## start Data
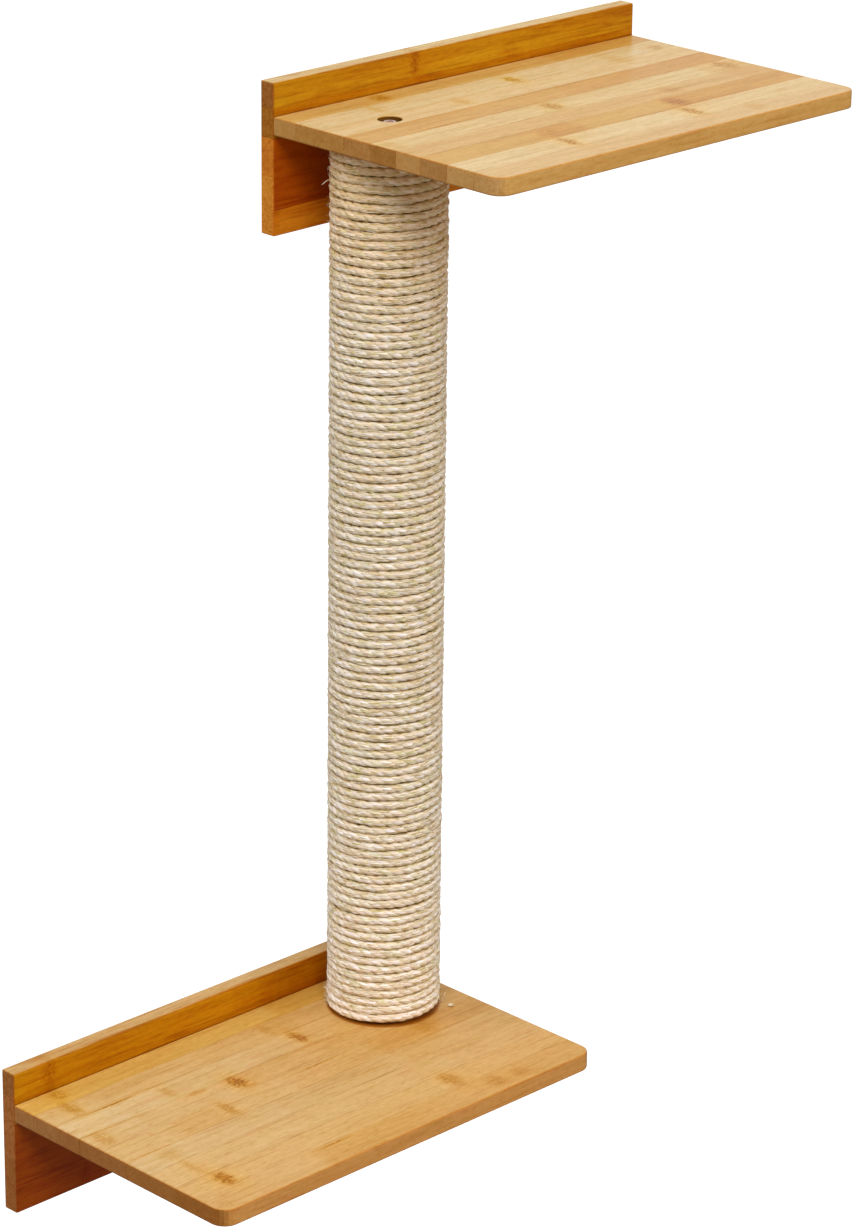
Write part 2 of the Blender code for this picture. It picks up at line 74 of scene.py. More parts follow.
class Field:
    """A value that varies over a surface: a socket whose operators add Math nodes to its material."""

    def __init__(self, socket):
        self.socket = socket

    def node(self, kind, settings=None, sockets=None, output=0):
        """Add a node to this material, with its settings and a value or a field for each socket."""
        tree = self.socket.id_data
        made = tree.nodes.new(kind)
        for name, value in (settings or {}).items():
            if name == "stops":
                set_stops(made.color_ramp, value)
            else:
                setattr(made, name, value)
        for name, value in (sockets or {}).items():
            if isinstance(value, Field):
                tree.links.new(value.socket, made.inputs[name])
            else:
                made.inputs[name].default_value = value
        return Field(made.outputs[output])

    def maths(self, operation, *others):
        """This field and the others put through one Math node."""
        values = dict(enumerate((self, *others)))
        return self.node("ShaderNodeMath", {"operation": operation}, values)

    def __add__(self, other):
        return self.maths("ADD", other)

    __radd__ = __add__

    def __mul__(self, other):
        return self.maths("MULTIPLY", other)

    def __sub__(self, other):
        return self.maths("SUBTRACT", other)

    def __rsub__(self, other):
        return self.node("ShaderNodeMath", {"operation": "SUBTRACT"}, {0: other, 1: self})

    def __truediv__(self, other):
        return self.maths("DIVIDE", other)

    def __gt__(self, other):
        return self.maths("GREATER_THAN", other)

    def __abs__(self):
        return self.maths("ABSOLUTE")

    def between(self, low, high):
        """0 below low, 1 above high and a smooth step between them."""
        settings = {"interpolation_type": "SMOOTHSTEP", "clamp": True}
        sockets = {"Value": self, "From Min": low, "From Max": high}
        return self.node("ShaderNodeMapRange", settings, sockets)

    def hump(self, width):
        """1 where the field is 0, fading out over a width on both sides."""
        share = self * (1 / width)
        return (share * share * -1).maths("EXPONENT")

    def tint(self, plain, tinted):
        """A colour that goes from plain to tinted as the field goes from 0 to 1."""
        sockets = {0: self, 6: plain, 7: tinted}
        return self.node("ShaderNodeMix", {"data_type": "RGBA"}, sockets, output=2)

    def shade(self, colour, tone):
        """The colour multiplied by a tone as far as the field goes from 0 to 1."""
        settings = {"data_type": "RGBA", "blend_type": "MULTIPLY"}
        return self.node("ShaderNodeMix", settings, {0: self, 6: colour, 7: tone}, output=2)


def set_stops(ramp, stops):
    """Give a colour ramp its (place, colour) stops, and hold each colour up to the next one."""
    ramp.interpolation = "CONSTANT"
    while len(ramp.elements) > 1:
        ramp.elements.remove(ramp.elements[-1])
    for number, (place, colour) in enumerate(stops):
        element = ramp.elements[0] if number == 0 else ramp.elements.new(place)
        element.position = place
        element.color = colour


def paint(red, green, blue):
    """A colour given as 0 to 255 on screen, as the linear values that a shader takes."""
    def linear(value):
        share = value / 255
        return share / 12.92 if share <= 0.04045 else ((share + 0.055) / 1.055) ** 2.4
    return (linear(red), linear(green), linear(blue), 1)


def new_finish(name):
    """A material with a plain Principled shader, and its shader."""
    material = bpy.data.materials.new(name)
    material.use_nodes = True
    return material, material.node_tree.nodes["Principled BSDF"]


def surface_fields(material):
    """Object coordinates in millimetres and the surface's own direction, as fields."""
    place = material.node_tree.nodes.new("ShaderNodeTexCoord")
    fields = []
    for output, scale in (("Object", 1 / MM), ("Normal", 1)):
        whole = Field(place.outputs[output])
        scaled = whole.node("ShaderNodeVectorMath", {"operation": "SCALE"}, {0: whole, 3: scale})
        apart = scaled.node("ShaderNodeSeparateXYZ", sockets={0: scaled}).socket.node
        fields.append([Field(socket) for socket in apart.outputs])
    return fields


def speckle(seed, point, sizes, detail=2.0, roughness=0.5):
    """Noise from 0 to 1 at a point of three fields, whose grains have these sizes in millimetres."""
    scaled = {number: field / size for number, (field, size) in enumerate(zip(point, sizes))}
    place = point[0].node("ShaderNodeCombineXYZ", sockets=scaled)
    sockets = {"Vector": place, "W": seed, "Scale": 1.0, "Detail": detail, "Roughness": roughness}
    return place.node("ShaderNodeTexNoise", {"noise_dimensions": "4D"}, sockets)


def wear(material, shader, colour, roughness, height=None, depth=0.0):
    """Link a finish's colour, roughness and, where it has one, its bump height to the shader."""
    links = material.node_tree.links
    links.new(colour.socket, shader.inputs["Base Color"])
    links.new(roughness.socket, shader.inputs["Roughness"])
    if height is not None:
        sockets = {"Height": height, "Distance": depth, "Strength": 1.0}
        bump = height.node("ShaderNodeBump", sockets=sockets)
        links.new(bump.socket, shader.inputs["Normal"])


# Colours that multiply the cane's own
# Darker stretches: darker cane, and in places painted shade
DARKER_CANE_AND_SHADE_TONE = (0.92, 0.78, 0.48, 1)
ARRIS_TONE = (0.90, 0.76, 0.56, 1)
BROAD_TONE = (0.92, 0.86, 0.74, 1)
FLAME_TONE = (0.86, 0.70, 0.40, 1)
STREAK_TONE = (0.80, 0.68, 0.46, 1)
MOTTLE_TONE = (0.92, 0.85, 0.68, 1)
MOTTLE_LIGHT = (1.06, 1.07, 1.12, 1)
OLIVE_CAST = (0.93, 0.93, 0.76, 1)
ROSY_CAST = (1.00, 0.92, 0.90, 1)
FIBRE_TONE = (0.82, 0.72, 0.56, 1)
GLUE_TONE = (0.62, 0.47, 0.28, 1)
KNUCKLE_GLOW = (1.00, 0.86, 0.32, 1)
KNUCKLE_TONE = (0.73, 0.52, 0.02, 1)
KNUCKLE_CORE = (0.68, 0.53, 0.10, 1)
KNUCKLE_FLECK = (1.16, 1.14, 1.10, 1)
# Painted shadow where a shelf meets its plate
SEAM_SHADOW_TONE = (0.60, 0.44, 0.22, 1)
PORE_TONE = (0.78, 0.72, 0.62, 1)

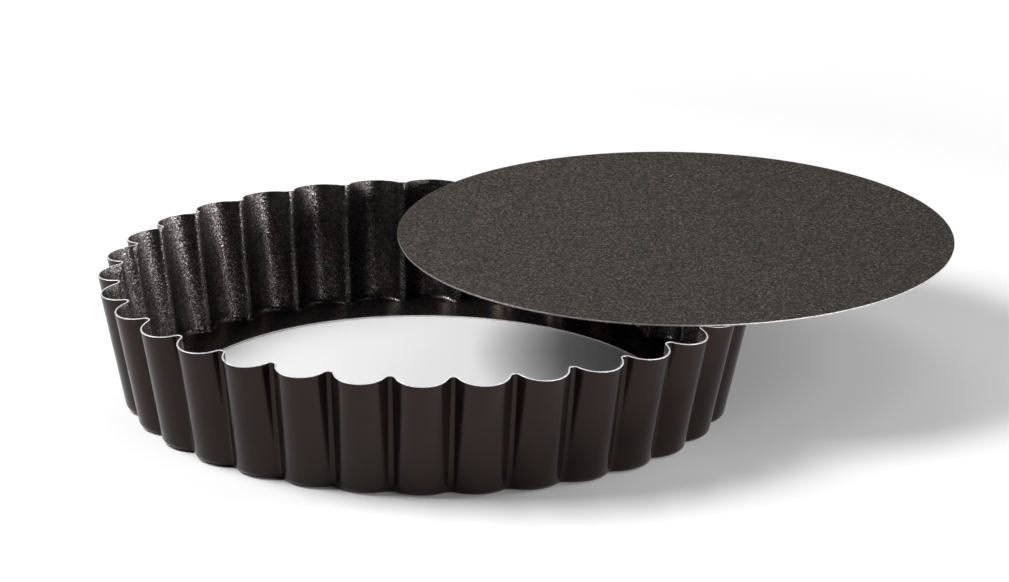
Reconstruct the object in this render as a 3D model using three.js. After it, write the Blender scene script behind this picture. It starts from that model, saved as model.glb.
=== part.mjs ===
// A fluted tart pan with a loose base, in two pieces of coated steel sheet:
// - fluted_ring: the wall, pressed into a ring of flutes, with its foot turned in to a flat ledge
//   around a large round hole;
// - loose_base: the flat disc that closes the hole when it lies on the ledge. Here it lies across
//   the rim instead, pushed to one side, and overhangs it.
// Millimetres, +Z up, standing on z = 0. The base is pushed along +X. The origin is at the bottom,
// under the middle of the box round both pieces.

import * as THREE from "three";
import { ParametricGeometry } from "three/addons/geometries/ParametricGeometry.js";

// ---------------------------------------------------------------- driving dimensions

const SHEET = 0.6; // thickness of the steel sheet
const FLUTES = 32;

// A flute is a round lobe that bulges outwards, and a narrow ridge, folded inwards, parts it from
// the next. Radii are of the middle of the sheet, at the rim and where the wall's line meets the foot.
const RIM = { lobe: 124.7, ridge: 116.8, fold: 2.1 };
const FOOT = { lobe: 114.5, ridge: 110.0, fold: 2.3 };

const HEIGHT = { lobe: 46.6, ridge: 47.9 }; // the rim stands a little higher on the ridges
const BEND = { lobe: 3.2, ridge: 1.5 }; // from the wall into the ledge, at the middle of the sheet
const HOLE_RADIUS = 93.2; // the ledge's inner edge

const BASE_RADIUS = 107.3;
const BASE_SHIFT = 107.8; // how far the base's middle is from the ring's axis
const REST_GAP = 0.3; // left between the ridges' tops and the base lying on them

const LOBE_STEPS = 4; // straight steps that stand for half of a lobe's arc
const FOLD_STEPS = 2; // and for half of a fold's arc
const BEND_STEPS = 2;
const BASE_STEPS = 128;

// ---------------------------------------------------------------- materials

const ringCoating = new THREE.MeshStandardMaterial({
  name: "ring_coating",
  color: 0x3a302d,
  roughness: 0.4,
  metalness: 0.3,
});

const baseCoating = new THREE.MeshStandardMaterial({
  name: "base_coating",
  color: 0x524c46,
  roughness: 0.65,
  metalness: 0.3,
});

// ---------------------------------------------------------------- fluted_ring

const HALF_FLUTE = Math.PI / FLUTES;
const HALF_STEPS = LOBE_STEPS + FOLD_STEPS;
const FLUTE_STEPS = 2 * HALF_STEPS;

// One flute's outline seen from above, with the middle of its lobe on +X. The lobe is one arc that
// runs smoothly into the two folds' arcs. A step counts from the lobe's middle and is negative
// clockwise of it. Returns the point and the outward direction there.
function flutePoint({ lobe, ridge, fold }, step) {
  const side = Math.sign(step);
  const foldCentre = new THREE.Vector2(
    (ridge + fold) * Math.cos(HALF_FLUTE),
    (ridge + fold) * Math.sin(HALF_FLUTE),
  );
  const reach = lobe + fold;
  const lobeCentre = (reach ** 2 - foldCentre.lengthSq()) / (2 * (reach - foldCentre.x));
  const lobeArc = Math.atan2(foldCentre.y, foldCentre.x - lobeCentre);

  if (Math.abs(step) <= LOBE_STEPS) {
    const facing = (lobeArc * step) / LOBE_STEPS;
    const outward = new THREE.Vector2(Math.cos(facing), Math.sin(facing));
    const point = new THREE.Vector2(lobeCentre, 0).addScaledVector(outward, lobe - lobeCentre);
    return { point, outward };
  }
  const along = (Math.abs(step) - LOBE_STEPS) / FOLD_STEPS;
  const facing = THREE.MathUtils.lerp(lobeArc, HALF_FLUTE, along);
  const outward = new THREE.Vector2(Math.cos(facing), side * Math.sin(facing));
  const point = new THREE.Vector2(foldCentre.x, side * foldCentre.y).addScaledVector(outward, -fold);
  return { point, outward };
}

// A size that goes from its value at the lobe to its value at the ridge as the outline comes inwards.
function betweenLobeAndRidge(size, outline, point) {
  const inwards = (outline.lobe - point.length()) / (outline.lobe - outline.ridge);
  return THREE.MathUtils.lerp(size.lobe, size.ridge, inwards);
}

// The sheet's section at one step of a flute, as a closed loop of points: out along the underside of
// the ledge, round the bend and up the outside, over the rim, and back down the inside.
function ringSection(step) {
  const rim = flutePoint(RIM, step);
  const foot = flutePoint(FOOT, step);
  const rimHeight = betweenLobeAndRidge(HEIGHT, RIM, rim.point);
  const bend = betweenLobeAndRidge(BEND, FOOT, foot.point);

  const lean = Math.atan2(
    rim.point.clone().sub(foot.point).dot(foot.outward),
    rimHeight - SHEET / 2,
  );
  const bendArc = Math.PI / 2 - lean;
  const bendCentre = foot.point
    .clone()
    .addScaledVector(foot.outward, -bend * Math.tan(bendArc / 2));

  const rimPoint = (offset) => {
    const p = rim.point.clone().addScaledVector(rim.outward, offset * Math.cos(lean));
    return new THREE.Vector3(p.x, p.y, rimHeight - offset * Math.sin(lean));
  };
  const bendPoint = (offset, share) => {
    const radius = bend + offset;
    const p = bendCentre.clone().addScaledVector(foot.outward, radius * Math.sin(share * bendArc));
    return new THREE.Vector3(p.x, p.y, SHEET / 2 + bend - radius * Math.cos(share * bendArc));
  };
  const holePoint = (height) => {
    const p = bendCentre.clone().setLength(HOLE_RADIUS);
    return new THREE.Vector3(p.x, p.y, height);
  };

  const shares = Array.from({ length: BEND_STEPS + 1 }, (_, i) => i / BEND_STEPS);
  return [
    holePoint(0),
    ...shares.map((share) => bendPoint(SHEET / 2, share)),
    rimPoint(SHEET / 2),
    rimPoint(-SHEET / 2),
    ...shares.map((share) => bendPoint(-SHEET / 2, 1 - share)),
    holePoint(SHEET),
  ];
}

function flutedRing() {
  const sections = Array.from({ length: FLUTE_STEPS }, (_, i) => ringSection(i - HALF_STEPS));
  const corners = sections[0].length;
  const around = FLUTES * FLUTE_STEPS;
  const up = new THREE.Vector3(0, 0, 1);

  const geometry = new ParametricGeometry(
    (u, v, target) => {
      const step = Math.round(u * around);
      const corner = Math.round(v * corners) % corners;
      const fluteTurn = (2 * Math.floor(step / FLUTE_STEPS) + 1) * HALF_FLUTE;
      target.copy(sections[step % FLUTE_STEPS][corner]).applyAxisAngle(up, fluteTurn);
    },
    around,
    corners,
  );

  const ring = new THREE.Mesh(geometry, ringCoating);
  ring.name = "fluted_ring";
  return ring;
}

// ---------------------------------------------------------------- loose_base

function looseBase() {
  const geometry = new THREE.CylinderGeometry(BASE_RADIUS, BASE_RADIUS, SHEET, BASE_STEPS);
  const base = new THREE.Mesh(geometry.rotateX(Math.PI / 2), baseCoating);
  base.name = "loose_base";
  base.position.set(BASE_SHIFT, 0, HEIGHT.ridge + REST_GAP + SHEET / 2);
  return base;
}

// ---------------------------------------------------------------- the pan

const pan = new THREE.Group();
pan.add(flutedRing(), looseBase());

const box = new THREE.Box3().setFromObject(pan, true);
const middle = box.getCenter(new THREE.Vector3());
pan.position.set(-middle.x, -middle.y, -box.min.z);

export default pan;
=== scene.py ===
"""A fluted tart pan in dark coated steel: the ring stands on a pale floor, and the loose base lies
across its rim. The fine meshes stand for the plain CAD solids, which they match in shape and place.
Lengths are in metres unless a name ends in MM; angles are in radians unless a name ends in DEG."""

import math

import bpy
import numpy as np
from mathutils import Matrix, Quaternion, Vector


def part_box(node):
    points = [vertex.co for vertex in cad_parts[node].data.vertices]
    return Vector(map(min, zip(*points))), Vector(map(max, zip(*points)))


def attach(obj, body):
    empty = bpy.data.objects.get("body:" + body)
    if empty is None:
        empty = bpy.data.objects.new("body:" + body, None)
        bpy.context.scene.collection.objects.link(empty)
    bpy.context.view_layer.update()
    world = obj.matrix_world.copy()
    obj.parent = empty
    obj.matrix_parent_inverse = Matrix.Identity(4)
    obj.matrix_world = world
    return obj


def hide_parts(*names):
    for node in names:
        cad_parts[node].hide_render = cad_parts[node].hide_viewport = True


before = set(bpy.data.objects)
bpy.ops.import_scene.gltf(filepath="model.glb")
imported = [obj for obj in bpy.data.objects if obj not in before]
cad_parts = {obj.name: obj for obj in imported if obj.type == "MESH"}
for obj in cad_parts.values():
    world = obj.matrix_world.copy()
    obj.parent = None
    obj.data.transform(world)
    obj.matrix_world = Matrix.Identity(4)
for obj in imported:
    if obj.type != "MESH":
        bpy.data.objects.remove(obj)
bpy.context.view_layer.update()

MM = 0.001

# ---------------------------------------------------------------- the pan's shape

SHEET = 0.6 * MM
EDGE_ROUNDING = 0.06 * MM
OUTER_RIM_ROUNDING = 0.1 * MM
FLUTES = 32
HALF_FLUTE = math.pi / FLUTES

# Radii of the middle of the sheet: a flute's round lobe, the ridge that parts it from the next one,
# and the ridge's own fold, at the rim and where the wall's line meets the foot.
RIM = {"lobe": 124.7 * MM, "ridge": 116.8 * MM, "fold": 2.1 * MM}
FOOT = {"lobe": 114.5 * MM, "ridge": 110.0 * MM, "fold": 2.3 * MM}

HEIGHT = {"lobe": 46.6 * MM, "ridge": 47.9 * MM}
BEND = {"lobe": 3.2 * MM, "ridge": 1.5 * MM}
HOLE_RADIUS = 93.2 * MM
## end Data
Give again, word for word, the lines starting at the line that has "const ring = new" and ending at the line that has "points = [vertex.co", with both of those lines included and nothing else.

* _Response to the exercise_:
  const ring = new THREE.Mesh(geometry, ringCoating);
  ring.name = "fluted_ring";
  return ring;
}

// ---------------------------------------------------------------- loose_base

function looseBase() {
  const geometry = new THREE.CylinderGeometry(BASE_RADIUS, BASE_RADIUS, SHEET, BASE_STEPS);
  const base = new THREE.Mesh(geometry.rotateX(Math.PI / 2), baseCoating);
  base.name = "loose_base";
  base.position.set(BASE_SHIFT, 0, HEIGHT.ridge + REST_GAP + SHEET / 2);
  return base;
}

// ---------------------------------------------------------------- the pan

const pan = new THREE.Group();
pan.add(flutedRing(), looseBase());

const box = new THREE.Box3().setFromObject(pan, true);
const middle = box.getCenter(new THREE.Vector3());
pan.position.set(-middle.x, -middle.y, -box.min.z);

export default pan;
=== scene.py ===
"""A fluted tart pan in dark coated steel: the ring stands on a pale floor, and the loose base lies
across its rim. The fine meshes stand for the plain CAD solids, which they match in shape and place.
Lengths are in metres unless a name ends in MM; angles are in radians unless a name ends in DEG."""

import math

import bpy
import numpy as np
from mathutils import Matrix, Quaternion, Vector


def part_box(node):
    points = [vertex.co for vertex in cad_parts[node].data.vertices]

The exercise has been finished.